UCSC's Class of 2013 is filled with students who are ready to make a difference in the world — and, in many cases, already have. Consider the stories of these four graduates: • Emerson Glassey • Juan Ledesma • Elizabeth Devitt • Carson Watts
There were many inspirational moments across the weekend. Among them: watching high-performing astronomy graduate students getting “hooded” by the likes of University Professor of Astronomy and Astrophysics Sandra Faber, listening to the inspirational remarks of U.S. Rep. Donna Edwards at the College Eight commencement, and watching a new generation of Slug alumni throw their caps high in the air.
During her keynote address at Oakes College on Saturday, Audries Blake, daughter of founding Oakes College provost Herman Blake, told graduates to dream big and never give up. As one of her illustrations, she talked about “short” basketball players who had to work extra hard to win the confidence of their “height-dominant” teammates.
She also referred to the story of her father and his dream of a UCSC college that would welcome and encourage “underrepresented students … typically not seen within academia or the UC system.”
“If you were to look into his background,” she continued, “there would be no way it would seem possible that he could do what has been done. Born before the civil rights movement began, he was poor, black, from a single-parent home with few options for the future.”
But Herman Blake was ambitious. “He loved to read, and had a voracious appetite for all things," said Audries Blake, development assistant at UCSC's Division of Social Sciences. "Freedom was within education, and what my father received, he was determined to bring … to any person of color, any person from within impoverished communities, any person marginalized by society’s expectations or demeaning categorizations. Freedom was within education. He was here for a purpose.”
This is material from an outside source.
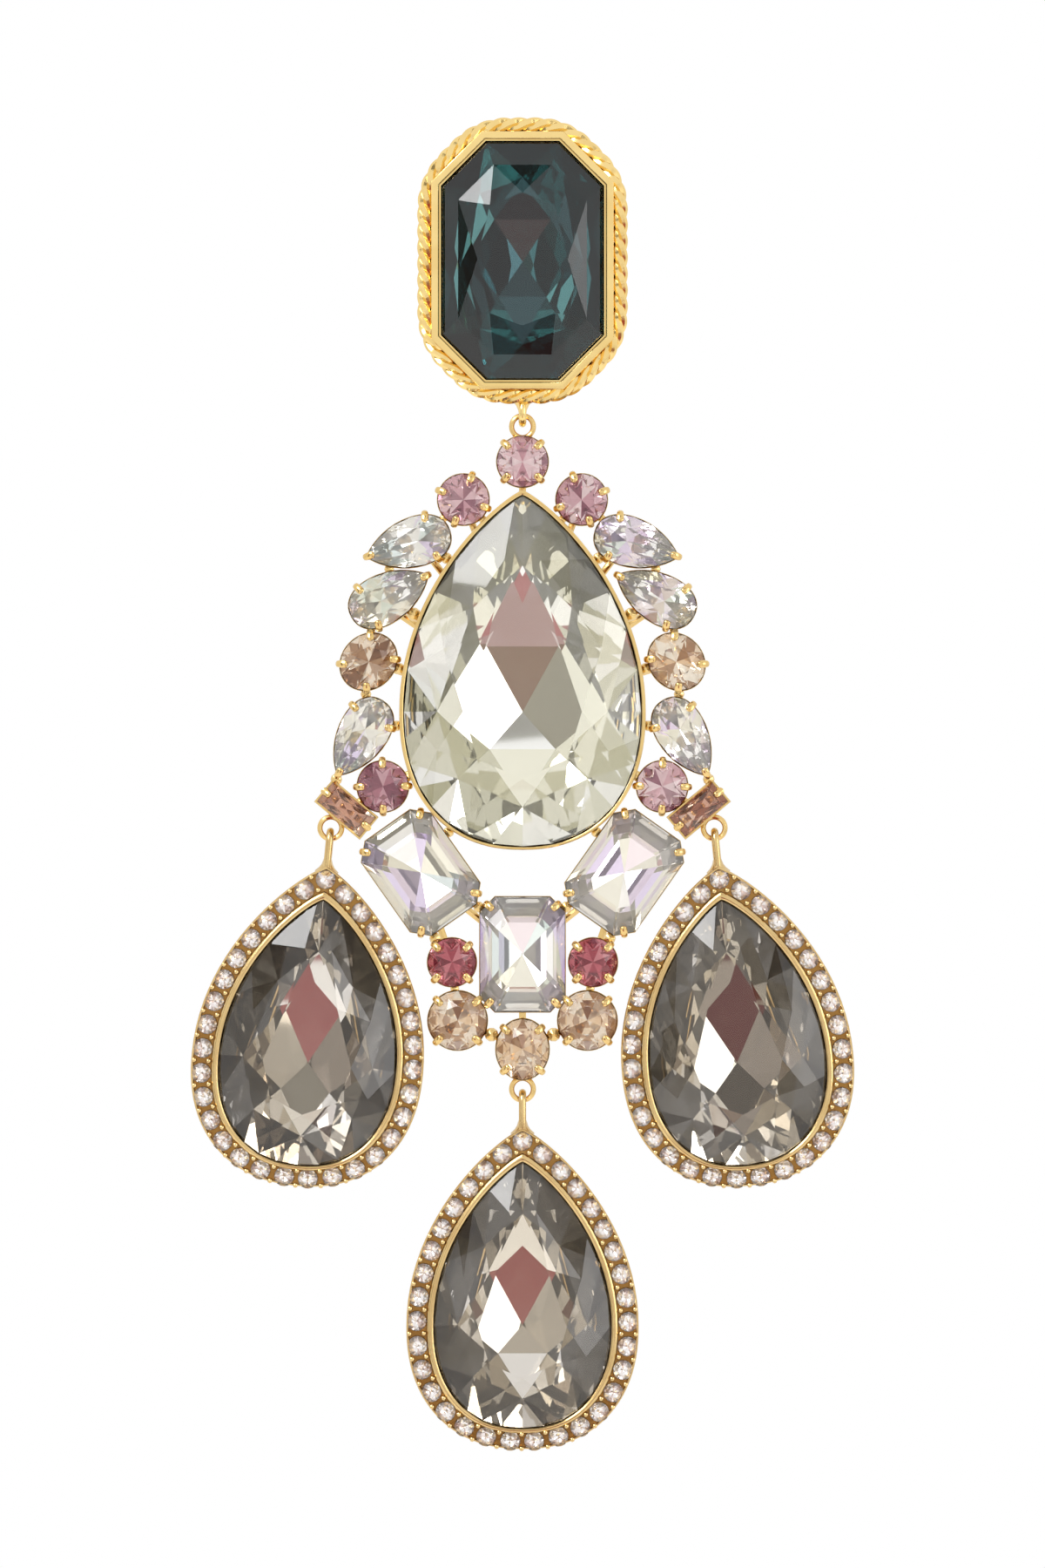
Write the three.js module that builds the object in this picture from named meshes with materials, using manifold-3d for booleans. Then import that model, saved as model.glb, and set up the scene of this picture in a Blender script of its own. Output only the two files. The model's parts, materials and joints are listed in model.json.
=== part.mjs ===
// Chandelier earring: an octagon stud, a centre piece set with stones, and three pavé drops.
// Millimetres. +X is the viewer's right, -Y the front, +Z up.
// The origin is the point on the stud's back where the ear lobe is clipped.
import * as THREE from "three";
import { mergeVertices } from "three/addons/utils/BufferGeometryUtils.js";
import Module from "manifold-3d";

const wasm = await Module();
wasm.setup();

// Clearances
const seatGap = 0.12;              // between a stone and the metal round it
const stoneGap = 0.35;             // between a stone's edge and the bezel beside it
const linkGap = 0.12;              // between two links that hang in each other
const clipGap = 0.05;              // between the clip's foot and the back plate

// Stud
const studLength = 26.8;           // octagon stone
const studWidth = 18.2;
const studCorner = 5.0;
const studBezel = 1.25;            // flat frame round the stone
const studDepth = 6.6;             // back plate to the front of the bezel
const studLift = 3.0;              // the lobe is clipped this far above the stone's middle
const ropeWire = 1.8;              // thickness of the rope edge
const ropeStrand = 1.9;            // one turn of the rope
const ropeTwist = 0.75;            // how far a strand leans along the edge
const ropeBend = 3.4;              // rounding of the rope's corners
const ropeSeat = 0.4;              // middle of the rope outside the frame, as a share of its thickness
const ropeWaist = 0.74;            // thickness between two strands, as a share
const studSunk = 0.4;              // front of the frame to the front of the stone's girdle
const studChamfer = 0.8;           // depth of the chamfer round the back plate
const studBackShare = 0.93;        // back plate as a share of the frame
const eyeDepth = 0.7;              // the eye hangs this far forward, as a share of the stud's depth

// Clip behind the stud
const clipWidth = 5.0;
const clipPlate = 0.9;
const clipReach = 3.2;             // room for the lobe
const clipFoot = 11.0;             // height of the foot below the pad's middle
const clipPad = 3.6;               // radius of the pad
const clipPadPlate = 1.17;         // its thickness
const clipPadProud = 0.225;        // it stands this far behind the arm

// Links
const linkWire = 0.62;             // small rings soldered to the centre piece
const linkRadius = 1.24;           // middle of the wire
const eyeWire = 0.9;               // eye under the stud
const eyeRadius = 1.3;
const eyeReach = 2.3;              // stud's edge to the middle of the eye's lowest wire
const bailWire = 0.86;             // long loop at the top of each drop
const bailReach = 3.1;             // link's wire to the tip of the halo
const bailSpread = 1.15;           // half the loop's depth, middle of the wire
const ringSink = 0.14;             // a ring's wire reaches this far in past the edge it is soldered to

// Centre piece
const centreLength = 39.6;         // large pear stone
const centreWidth = 26.8;
const centreBezel = 0.45;
const centreLip = 0.55;            // its bezel stands this far in front of its girdle
const colletDepth = 6.3;           // its girdle to the back of its collet
const centreProud = 0.8;           // its girdle stands this far in front of the small stones'
const girdleLine = 1.2;            // small girdles in front of the plane that the links hang in
const cupDepth = 4.3;              // small girdles to the back of their cups
const cupEdge = 0.8;               // small girdles to the front edge of their cups
const cupInset = 0.1;              // a cup's edge inside its stone's outline
const baguetteRim = 0.25;          // a baguette's cup stands out instead, as a frame
const strutWire = 0.85;            // solder bars between cups
const clawWidth = 0.9;
const clawWire = 0.5;
const clawOver = 0.6;              // how far a claw reaches in over the crown
const clawSlack = 0.03;            // between a claw and the stone's space
const clawStraight = 0.15;         // a claw stands straight this far past each side of the girdle
const clawRoot = 0.42;             // depth of a claw's root, as a share of its cup's
const clawRootIn = 0.1;            // and how far in it is, as a share of the stone's reach
const cupTaper = 0.6;              // back of a cup as a share of its front
const strutSink = 0.1;             // solder bars lie this far inside the backs of the cups
const colletWaist = 0.97;          // large collet halfway back, and at its back, as shares of its front
const colletTaper = 0.5;

// Small stones, length by width
const roundSize = 5.8;
const redSize = 5.5;
const champagneSize = 6.7;
const pearLength = 9.8;
const pearWidth = 5.6;
const ovalLength = 6.9;
const ovalWidth = 6.0;
const baguetteLength = 6.2;
const baguetteWidth = 2.8;
const octagonLength = 13.0;
const octagonWidth = 9.6;
const octagonCorner = 1.7;
const baguetteSlide = 0.26;        // share of the low chaton's size that the baguette is slid along
const apronRoom = 0.97;            // between the side octagons and the lower cluster
const apronSag = 7.5;              // centre octagon's middle to the champagne stones' middles
const redSink = 0.9;               // red stones sit this far below the centre octagon's middle
const apronGap = 0.45;             // between stones of the lower cluster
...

“And, here you are today, sitting where he wanted you to be, where he saw you, prepared for the moment where you would walk out into the world, educated, equipped with the knowledge that occurs when you engage your mind in scholarship, and experience the transformation that occurs as a result. You are about to take everything that you have attained and lead the way for so many.”
Kresge College graduates gave a standing ovation to commencement speaker Megan Kostecka, a graduating Kresge senior who found a compassionate, healing community at UCSC after a horrific experience on the East Coast.
After being beaten viciously by a mugger while enrolled in Boston University, she returned to her home in California. Kostecka decided to go back to college "and learn how to be a functioning 18-year-old again." She applied to all nine UC campuses for admission. UC Santa Cruz not only told her 'yes.' She even received a personal voice mail from the university: "we are rooting for you."
"You may not have known it," Kostecka told the crowd, "but your compassion and kindness brought me back to life. Looking into the crowd I see a multiplicity of races, genders, personalities, and majors, yet I know we share one common virtue: compassion ... I do not know the causal relationship between compassion and UCSC. I don’t know if simply belonging to this community makes you a more caring individual or if we recruit students who excel in active empathy. Whatever the origin, I am certain that it is this capacity to identify with and value other human beings that truly makes us one of kind."